Depends on where you go on the island. There are some good spots for bait in the back creeks, you just have to figure those out for yourself. Tybee natives can be pretty protective of their spots. If you wade into the surf on the outgoing tide during the summer, you can catch all the mullet you want. I usually catch about a dozen big ones and put one on the king rig and one on the monster red rig.


----------



## Fatback (Aug 6, 2003)

Hey jscales

Like E said...creeks are the best spot for bait.....But access can be difficult.... 

I have had good luck with mullet allso in the back river area.

For garanteeded success go to Joey's Bait House on Willmington Island....all the live shrimp you'll need.


----------



## jscales (Feb 23, 2004)

Hey Fatback/emanuel ..... I hate to take the easy way out, but my fishing time will be limited, so you wouldnt happen to have GPS coordinates to one of those creeks on the northside of the island would ya ??? 

Thanks


----------



## emanuel (Apr 2, 2002)

As warm as it is getting, I would just look until you see some jumping mullet. All you have to do is pull out the castnet and you have bait. Right now, I have minnows and crabs sitting in buckets, waiting to be used.

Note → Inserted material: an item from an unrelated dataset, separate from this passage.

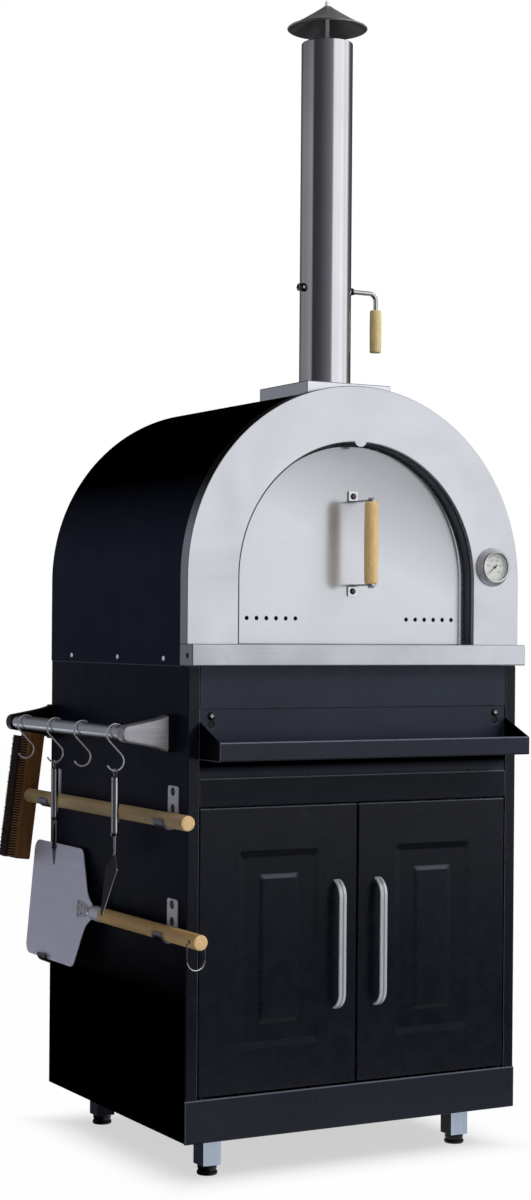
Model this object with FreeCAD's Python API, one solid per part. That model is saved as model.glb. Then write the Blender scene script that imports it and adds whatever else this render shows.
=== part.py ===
import FreeCAD, Part
import math
import os

Vec = FreeCAD.Vector

# Driving sizes in millimetres. The model is drawn with X = 0 on the cabinet's middle,
# Y = 0 on the cabinet's front sheet, Z = 0 on the floor, and is moved to its own frame at the end.
CABINET_WIDTH = 650.0
CABINET_DEPTH = 560.0
CABINET_HEIGHT = 779.5
SHEET = 1.5
GAP = 0.3
RUNNING_PLAY = 0.08
SCREW_SHANK = 2.2
SCREW_HEAD = 4.0
SCREW_HEAD_HEIGHT = 2.2
SCREW_REACH = 6.0

# Feet and legs
FOOT_HEIGHT = 16.2
FOOT_RADIUS = 17.5
STEM_RADIUS = 5.0
STEM_LENGTH = 55.0
FOOT_BEVEL = 2.0
LEG_SIDE = 35.0
LEG_WALL = 2.0
LEG_PLUG = 6.0
LEG_VISIBLE = 55.0
LEG_SIDE_INSET = 77.4
LEG_INSET = 70.0

# Cabinet front
PLINTH_HEIGHT = 68.0
DOOR_FLOOR_GAP = 5.0
DOOR_TOP_GAP = 2.0
HEADER_HEIGHT = 47.0
UPPER_PANEL_HEIGHT = 70.5
STILE_WIDTH = 21.0
REAR_FLANGE = 20.0
PANEL_SIDE_GAP = 0.5
RECESS_DEPTH = 4.0
HEADER_SHELF = 30.0

# Cabinet doors
DOOR_DEPTH = 18.0
DOOR_CENTRE_GAP = 3.0
DOOR_EDGE_GAP = 2.0
EMBOSS_OUTER = (152.0, 327.0)
EMBOSS_INNER = (65.0, 236.0)
EMBOSS_DEPTH = 2.5
EMBOSS_SLOPE = 4.0
HINGE_INSET = 6.0
HINGE_DEPTH = 7.5
HINGE_PIN_RADIUS = 3.0
HINGE_HOLE_RADIUS = 3.3
HINGE_COLLAR_RADIUS = 6.0
HINGE_PIN_REACH = 8.0
HINGE_HEAD = 4.0
HANDLE_X = 40.5
HANDLE_LENGTH = 219.0
HANDLE_WIDTH = 14.0
HANDLE_THICK = 4.0
HANDLE_STANDOFF = 22.0
HANDLE_END = 29.0
CATCH_WIDTH = 60.0
CATCH_DEPTH = 11.0
CATCH_HEIGHT = 14.0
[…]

Anyways, like I said, there's a couple spots I go to, but they're being overused so I don't want anyone else going in there and making any worse than it already is.


----------



## gasurffish (Jul 27, 2003)

*Catching bait fsih*

Not to waist fishing time on Jekyll we use frozen bait to get our rigs out right away then when we see the mullet close in we warm up the throw nets usually right in front of where we are fishing. We usually end up with more than we use so we take it home and freeze whole for starters on the next trip. This has worked well for us. The frozen ones usually stay on better when we wrap ghost thread around them


----------



## jscales (Feb 23, 2004)

Does chumming cornmeal attract the local baitfish ?? If not what would be a good substitute?


----------



## Fatback (Aug 6, 2003)

Hey jscales.......Never tried it myself...but I hear that canned catfood works.


----------